The Architectural Blueprint is Different
Most SaaS backends are stateless. A user clicks a button, a request hits a server, a database record is updated, and the user gets a 200 OK. Agentic systems, however, are inherently stateful and long-running. A goal might take minutes, hours, or even days to complete as the agent waits for external APIs, background jobs, or human approvals.
We are seeing a move away from simple CRUD towards durable execution frameworks like Temporal or Akka. These allow us to write code that survives process restarts and network failures, ensuring that if an agent is halfway through a complex deployment, it doesn't just "forget" what it was doing because a pod restarted. Event-driven patterns are no longer optional; they are the nervous system of the agent.
The New Core Components
Orchestration Engine
This is the heart of the system. It’s responsible for planning, tool selection, and error handling. It’s not a static workflow; it’s a dynamic loop that assesses the current state against the goal and decides the next best action.
State and Memory
Agents need more than just a session cookie. They require context across long intervals. This involves a hybrid approach: vector databases for semantic memory (understanding past context) and traditional relational databases for tracking the literal operational state of a task.
Toolbelt of APIs
An agent is only as good as its tools. We've realized that a huge part of "AI engineering" is actually just "good old-fashioned software engineering." We have to build robust, well-documented, and versioned internal APIs that the agent can call reliably. If your internal API is flaky, your agent will be too.
The New Ways of Working
This shift changes what we do as engineers every day. We are moving from being feature-builders to system-designers. The job is less about pixels and more about defining the "rules of the road" for autonomous actors.
Our responsibilities are shifting toward designing for fault tolerance in processes we can't easily debug with a single request ID. While prompt engineering is the current trend, the more durable skills involve building observability into black-box processes and creating the infrastructure that keeps agents within their guardrails.
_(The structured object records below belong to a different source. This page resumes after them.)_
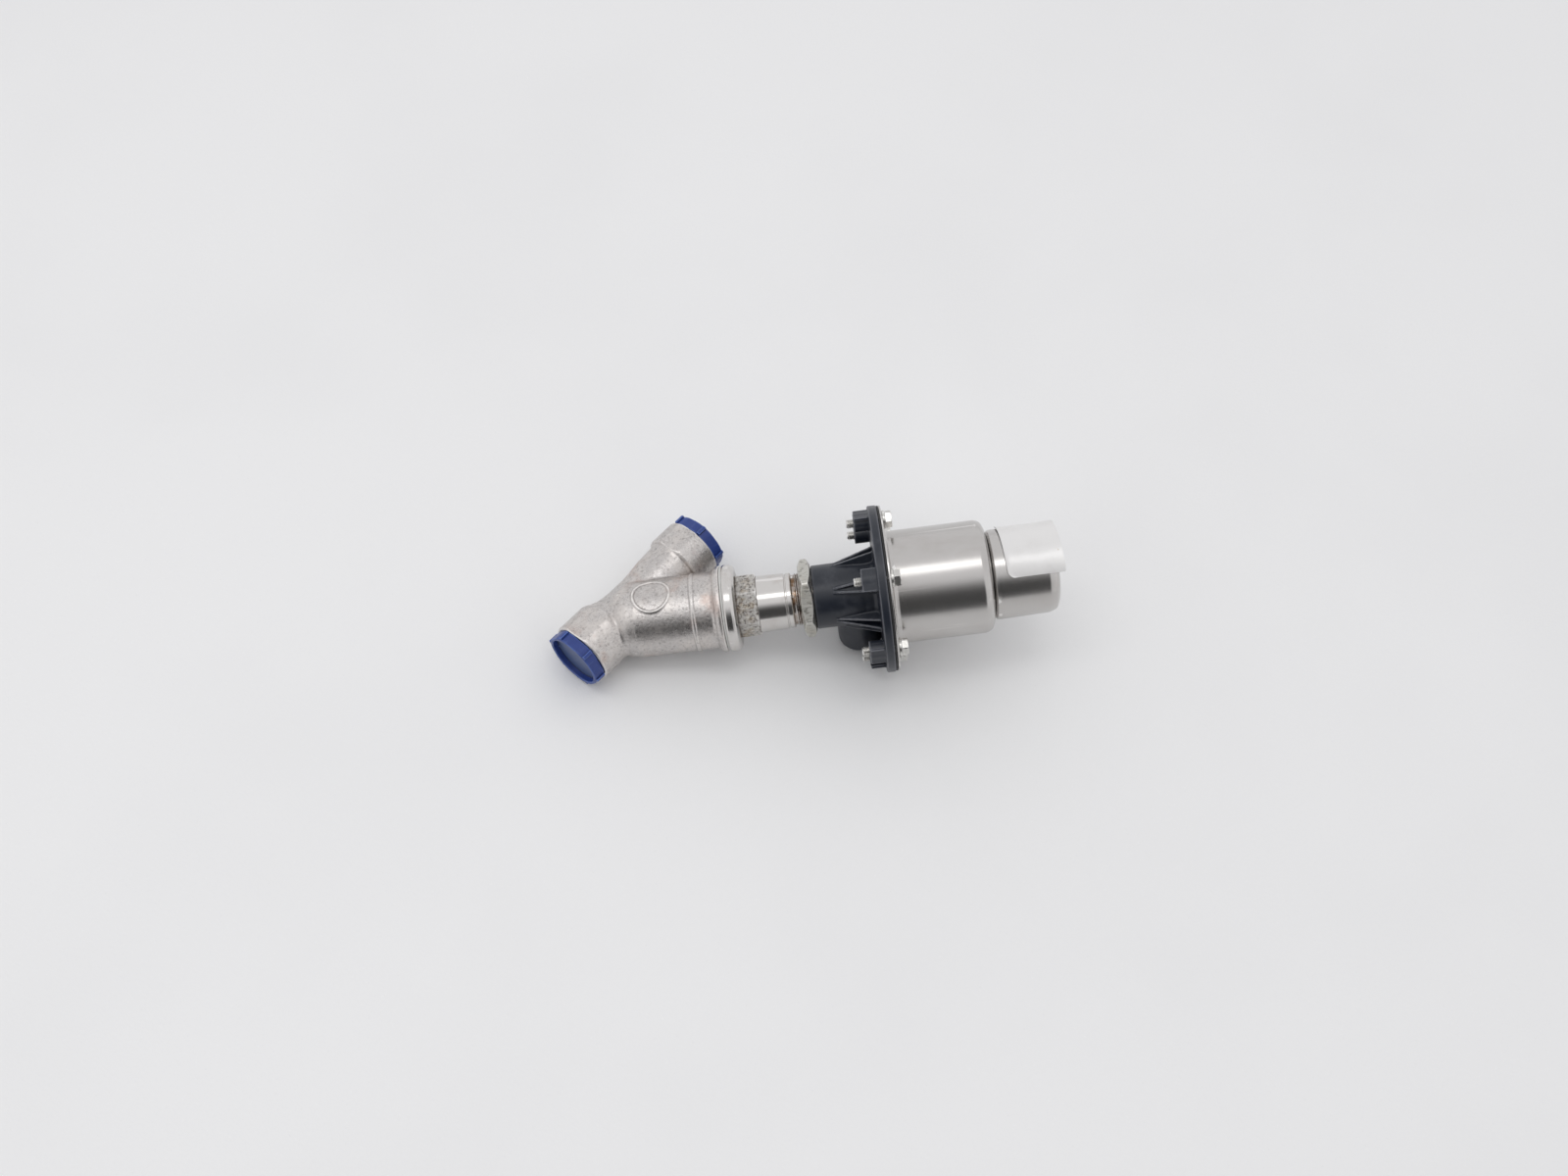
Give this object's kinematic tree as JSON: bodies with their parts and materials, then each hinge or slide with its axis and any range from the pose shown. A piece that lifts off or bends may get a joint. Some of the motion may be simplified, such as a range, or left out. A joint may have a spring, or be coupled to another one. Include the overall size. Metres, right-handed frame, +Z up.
{
  "type": "pneumatic angle-seat diaphragm valve",
  "caption": "Y-pattern stainless valve with capped threaded ports, bonnet, lock nut, black flanged air housing and a stepped round spring housing with a blank foil plate.",
  "frame": {"origin": "middle of the bounding box footprint, on the floor the valve lies on", "axes": "+X along the pipe run from the inlet end to the outlet end, +Z up; the actuator axis leaves the run at 45 degrees towards +X and -Y and rises a little"},
  "size_m": [0.2654, 0.2414, 0.1104],
  "materials": {
    "cast_steel": "grainy investment-cast stainless, bead blasted",
    "turned_steel": "turned and lightly polished stainless",
    "satin_steel": "deep-drawn satin stainless sheet",
    "stem_steel": "ground stainless",
    "zinc_steel": "stainless fasteners",
    "nut_steel": "rough milled stainless",
    "spring_steel": "drawn spring wire",
    "black_nylon": "glass-filled nylon, slight sheen",
    "black_rubber": "moulded rubber",
    "packing_white": "white fluoropolymer",
    "brass": "turned brass",
    "blue_plastic": "soft moulded polyethylene",
    "label_foil": "thin printed foil, blank"
  },
  "bodies": {
    "valve": {"valve_body": "cast_steel", "bonnet": "turned_steel", "bonnet_gasket": "packing_white", "packing_spring": "spring_steel", "packing_support_ring": "stem_steel", "packing_ring_1": "packing_white", "packing_ring_2": "packing_white", "packing_ring_3": "packing_white", "gland_bush": "brass", "stem_wiper": "black_rubber"},
    "actuator": {"lower_housing": "black_nylon", "diaphragm": "black_rubber", "spring_housing": "satin_steel", "spring_housing_cap": "satin_steel", "label_plate": "label_foil", "closing_spring": "spring_steel", "spring_seat": "zinc_steel", "stem_guide": "brass", "stem_seal": "black_rubber", "flange_screw_1": "zinc_steel", "flange_screw_2": "zinc_steel", "flange_screw_3": "zinc_steel", "flange_screw_4": "zinc_steel", "flange_screw_5": "zinc_steel", "flange_screw_6": "zinc_steel", "flange_washer_1": "zinc_steel", "flange_washer_2": "zinc_steel", "flange_washer_3": "zinc_steel", "flange_washer_4": "zinc_steel", "flange_washer_5": "zinc_steel", "flange_washer_6": "zinc_steel"},
    "stem_group": {"stem": "stem_steel", "plug_disc": "stem_steel", "plug_seal": "packing_white", "plug_washer": "stem_steel", "plug_nut": "zinc_steel", "lower_diaphragm_plate": "stem_steel", "upper_diaphragm_plate": "stem_steel", "diaphragm_washer": "zinc_steel", "diaphragm_nut": "zinc_steel"},
    "lock_nut": {"lock_nut": "nut_steel"},
    "inlet_cap": {"inlet_cap": "blue_plastic"},
    "outlet_cap": {"outlet_cap": "blue_plastic"}
  },
  "joints": [
    {"name": "actuator_turn", "type": "hinge", "parent": "valve", "child": "actuator", "pos_m": [0.01239, -0.00367, 0.04981], "axis": [0.7071, -0.6824, 0.1854], "range_deg": [-180, 180]},
    {"name": "stem_lift", "type": "slide", "parent": "actuator", "child": "stem_group", "axis": [0.7071, -0.6824, 0.1854], "range_m": [0, 0.012], "stiffness_N_per_m": 3000, "springref_m": -0.004, "deforming": ["closing_spring", "diaphragm"]},
    {"name": "lock_nut_turn", "type": "hinge", "parent": "valve", "child": "lock_nut", "pos_m": [-0.00175, 0.00997, 0.0461], "axis": [0.7071, -0.6824, 0.1854], "continuous": true},
    {"name": "inlet_cap_pull", "type": "slide", "parent": "valve", "child": "inlet_cap", "axis": [-1, 0, 0], "range_m": [0, 0.03]},
    {"name": "outlet_cap_pull", "type": "slide", "parent": "valve", "child": "outlet_cap", "axis": [1, 0, 0], "range_m": [0, 0.03]}
  ]
}
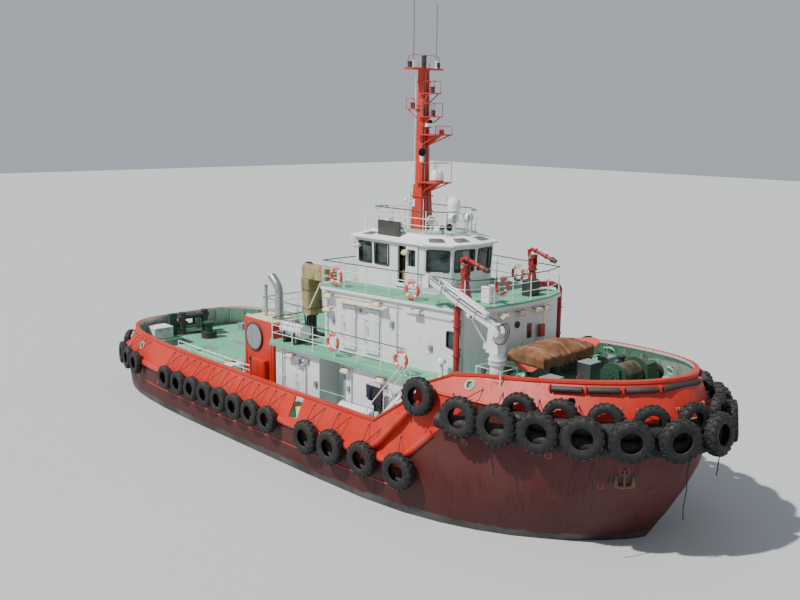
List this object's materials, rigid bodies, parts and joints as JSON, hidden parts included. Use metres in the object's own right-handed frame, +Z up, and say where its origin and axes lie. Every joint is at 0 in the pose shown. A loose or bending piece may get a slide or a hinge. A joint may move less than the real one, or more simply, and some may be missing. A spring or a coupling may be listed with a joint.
{
  "type": "tugboat",
  "caption": "Harbour tug with raised bow, tyre fenders, wheelhouse, mast, fire monitors, deck crane, towing winch and azimuth thrusters.",
  "frame": {"origin": "on the waterline amidships, on the centreline", "axes": "+X towards the bow, +Y to port, +Z up"},
  "size_m": [33.7979, 11.4892, 23.75],
  "materials": {
    "hull_orange": "orange-red paint with rust at the welds and edges",
    "house_white": "white paint with rust streaks",
    "deck_green": "pale green deck paint",
    "monitor_red": "dark red paint",
    "winch_green": "dark green paint",
    "bronze": "polished propeller bronze",
    "steel_bare": "bare or silver painted steel",
    "steel_dark": "black paint",
    "tyre_black": "worn black rubber",
    "canvas_tan": "tan canvas",
    "cover_orange": "orange-brown cover",
    "glass_dark": "tinted glass",
    "dash_grey": "dark grey console",
    "rope": "worn mooring rope"
  },
  "bodies": {
    "vessel": {"hull": "hull_orange", "bulwark_aft": "hull_orange", "bulwark_fore": "hull_orange", "fender_side_starboard": "tyre_black", "fender_side_port": "tyre_black", "fender_stern": "tyre_black", "fender_bow": "tyre_black", "deckhouse_lower": "house_white", "boat_deck": "deck_green", "alcove_tank": "steel_bare", "deckhouse_upper": "house_white", "bridge_deck": "deck_green", "wheelhouse": "house_white", "wheelhouse_glazing": "glass_dark", "wheelhouse_roof": "house_white", "helm_station": "dash_grey", "mast": "hull_orange", "railing_boat_deck": "house_white", "railing_bridge_deck": "house_white", "railing_top_deck": "house_white", "crane_pedestal": "house_white", "winch_frame": "winch_green", "towing_posts": "steel_dark", "rescue_boat": "cover_orange", "rescue_boat_cover": "cover_orange", "liferaft_starboard": "house_white", "liferaft_port": "house_white", "aft_crane_post": "steel_dark", "aft_crane_cover": "canvas_tan", "rope_coil": "rope", "casing_starboard": "hull_orange", "exhaust_starboard": "steel_bare", "monitor_starboard_pedestal": "monitor_red", "ladder_starboard": "house_white", "casing_port": "hull_orange", "exhaust_port": "steel_bare", "monitor_port_pedestal": "monitor_red", "ladder_port": "house_white"},
    "door_lower_starboard": {"door_lower_starboard": "house_white"},
    "door_lower_port": {"door_lower_port": "house_white"},
    "door_upper_aft_starboard": {"door_upper_aft_starboard": "house_white"},
    "door_upper_fore_starboard": {"door_upper_fore_starboard": "house_white"},
    "door_upper_port": {"door_upper_port": "house_white"},
    "door_wheelhouse_starboard": {"door_wheelhouse_starboard": "house_white"},
    "door_wheelhouse_port": {"door_wheelhouse_port": "house_white"},
    "monitor_starboard_head": {"monitor_starboard_head": "monitor_red"},
    "monitor_starboard_barrel": {"monitor_starboard_barrel": "monitor_red"},
    "thruster_starboard": {"thruster_starboard": "steel_dark"},
    "propeller_starboard": {"propeller_starboard": "bronze"},
    "monitor_port_head": {"monitor_port_head": "monitor_red"},
    "monitor_port_barrel": {"monitor_port_barrel": "monitor_red"},
    "thruster_port": {"thruster_port": "steel_dark"},
    "propeller_port": {"propeller_port": "bronze"},
    "radar_scanner": {"radar_scanner": "house_white"},
    "crane_column": {"crane_column": "house_white"},
    "crane_boom": {"crane_boom": "house_white"},
    "crane_cylinder": {"crane_cylinder": "steel_bare"},
    "crane_rod": {"crane_rod": "steel_bare"},
    "winch_drum": {"winch_drum": "winch_green"},
    "capstan_head": {"capstan_head": "winch_green"}
  },
  "joints": [
    {"name": "door_lower_starboard_swing", "type": "hinge", "parent": "vessel", "child": "door_lower_starboard", "pos_m": [0.58126, -4.09167, 3.05], "axis": [0, 0, 1], "range_deg": [0, 150]},
    {"name": "door_lower_port_swing", "type": "hinge", "parent": "vessel", "child": "door_lower_port", "pos_m": [0.58126, 4.09167, 3.05], "axis": [0, 0, 1], "range_deg": [-150, 0]},
    {"name": "door_upper_aft_starboard_swing", "type": "hinge", "parent": "vessel", "child": "door_upper_aft_starboard", "pos_m": [2.72179, -3.24702, 5.75], "axis": [0, 0, 1], "range_deg": [0, 150]},
    {"name": "door_upper_fore_starboard_swing", "type": "hinge", "parent": "vessel", "child": "door_upper_fore_starboard", "pos_m": [3.98179, -3.11531, 5.75], "axis": [0, 0, 1], "range_deg": [0, 150]},
    {"name": "door_upper_port_swing", "type": "hinge", "parent": "vessel", "child": "door_upper_port", "pos_m": [3.35179, 3.18116, 5.75], "axis": [0, 0, 1], "range_deg": [-150, 0]},
    {"name": "door_wheelhouse_starboard_slide", "type": "slide", "parent": "vessel", "child": "door_wheelhouse_starboard", "axis": [1, 0, 0], "range_m": [-0.6, 0]},
    {"name": "door_wheelhouse_port_slide", "type": "slide", "parent": "vessel", "child": "door_wheelhouse_port", "axis": [1, 0, 0], "range_m": [0, 0.6]},
    {"name": "monitor_starboard_slew", "type": "hinge", "parent": "vessel", "child": "monitor_starboard_head", "pos_m": [7.3, -1.9, 8.25], "axis": [0, 0, 1], "range_deg": [-60, 60]},
    {"name": "monitor_starboard_tilt", "type": "hinge", "parent": "monitor_starboard_head", "child": "monitor_starboard_barrel", "pos_m": [7.3, -1.9, 8.65], "axis": [0, -1, 0], "range_deg": [-10, 60]},
    {"name": "thruster_starboard_steer", "type": "hinge", "parent": "vessel", "child": "thruster_starboard", "pos_m": [-11.5, -2.3, -3.76], "axis": [0, 0, 1], "continuous": true},
    {"name": "propeller_starboard_spin", "type": "hinge", "parent": "thruster_starboard", "child": "propeller_starboard", "pos_m": [-11.5, -2.3, -3.76], "axis": [1, 0, 0], "continuous": true},
    {"name": "monitor_port_slew", "type": "hinge", "parent": "vessel", "child": "monitor_port_head", "pos_m": [7.3, 1.9, 8.25], "axis": [0, 0, 1], "range_deg": [-60, 60]},
    {"name": "monitor_port_tilt", "type": "hinge", "parent": "monitor_port_head", "child": "monitor_port_barrel", "pos_m": [7.3, 1.9, 8.65], "axis": [0, -1, 0], "range_deg": [-10, 60]},
    {"name": "thruster_port_steer", "type": "hinge", "parent": "vessel", "child": "thruster_port", "pos_m": [-11.5, 2.3, -3.76], "axis": [0, 0, 1], "continuous": true},
    {"name": "propeller_port_spin", "type": "hinge", "parent": "thruster_port", "child": "propeller_port", "pos_m": [-11.5, 2.3, -3.76], "axis": [1, 0, 0], "continuous": true},
    {"name": "radar_spin", "type": "hinge", "parent": "vessel", "child": "radar_scanner", "pos_m": [4.05, 0, 13.6], "axis": [0, 0, 1], "continuous": true},
    {"name": "crane_slew", "type": "hinge", "parent": "vessel", "child": "crane_column", "pos_m": [10.15, -3.3, 5.9], "axis": [0, 0, 1], "range_deg": [0, 200]},
    {"name": "crane_luff", "type": "hinge", "parent": "crane_column", "child": "crane_boom", "pos_m": [10, -3.3, 7.05], "axis": [0, 1, 0], "range_deg": [-10, 10]},
    {"name": "crane_cylinder_turn", "type": "hinge", "parent": "crane_column", "child": "crane_cylinder", "pos_m": [9.72, -3.3, 6.35], "axis": [0, 1, 0], "range_deg": [-12, 12]},
    {"name": "crane_rod_slide", "type": "slide", "parent": "crane_cylinder", "child": "crane_rod", "axis": [-0.6816, 0, 0.7317], "range_m": [-0.2, 0.2]},
    {"name": "winch_drum_spin", "type": "hinge", "parent": "vessel", "child": "winch_drum", "pos_m": [13, 0, 5.45], "axis": [0, 1, 0], "continuous": true},
    {"name": "capstan_spin", "type": "hinge", "parent": "vessel", "child": "capstan_head", "pos_m": [-13.6, 0, 2.5], "axis": [0, 0, 1], "continuous": true}
  ],
  "couplings": [
    {"joint": "crane_cylinder_turn", "follows": "crane_luff", "ratio": 0.7389},
    {"joint": "crane_rod_slide", "follows": "crane_luff", "m_per_rad": 0.661}
  ]
}
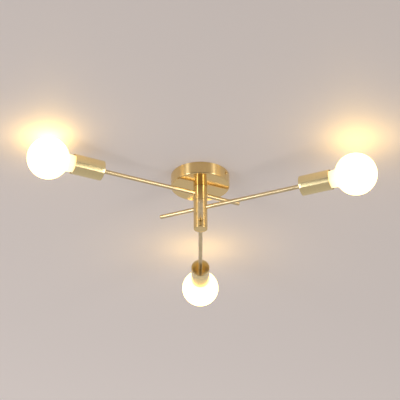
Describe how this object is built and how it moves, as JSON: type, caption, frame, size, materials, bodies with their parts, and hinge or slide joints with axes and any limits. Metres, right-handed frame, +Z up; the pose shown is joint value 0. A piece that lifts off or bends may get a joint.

Even our collaboration is evolving. The classic trio of product, design, and engineering is widening. We now work much more closely with domain experts to encode business logic directly into the agent’s parameters. Instead of asking "Where should this button go?", the conversation becomes "What should the agent do if the customer's budget is exceeded by 10%?"
UX for Agents: Trust, Transparency, and Control
This move towards autonomous, goal-driven systems creates a new and critical challenge: how do you design an interface for something that acts on its own? When the user’s role shifts from a “doer” to a “director,” the old paradigms of forms and dashboards (built for direct manipulation) become insufficient.
This is why the UI for an agentic system isn’t about adding more features; it’s about building trust. If the software is doing work for you, you need to know exactly what it’s thinking
- Transparency: We are replacing static forms with activity logs and execution plans. The user needs to see the "why" behind an action.
- Control: Users need clear levers to approve, reject, or undo actions. We have to design "human-in-the-loop" checkpoints that don't feel like bottlenecks.
- Feedback Loops: We need simple ways for users to correct an agent, where that correction actually improves the system's future logic rather than just fixing a one-time error.
Building Software That Works For Us
The agentic shift is changing the fundamental value proposition of SaaS from "a tool you use" to "a service that delivers an outcome". It’s a move from managing the workload to actually reducing it.
This transition isn't going to be easy. It brings up massive questions about reliability, cost, and accountability. But for those of us in the trenches, it’s an opportunity to move past the "dashboard fatigue" of the last decade. The teams that master building robust, observable, and trustworthy agentic systems are the ones that will define the next era of software.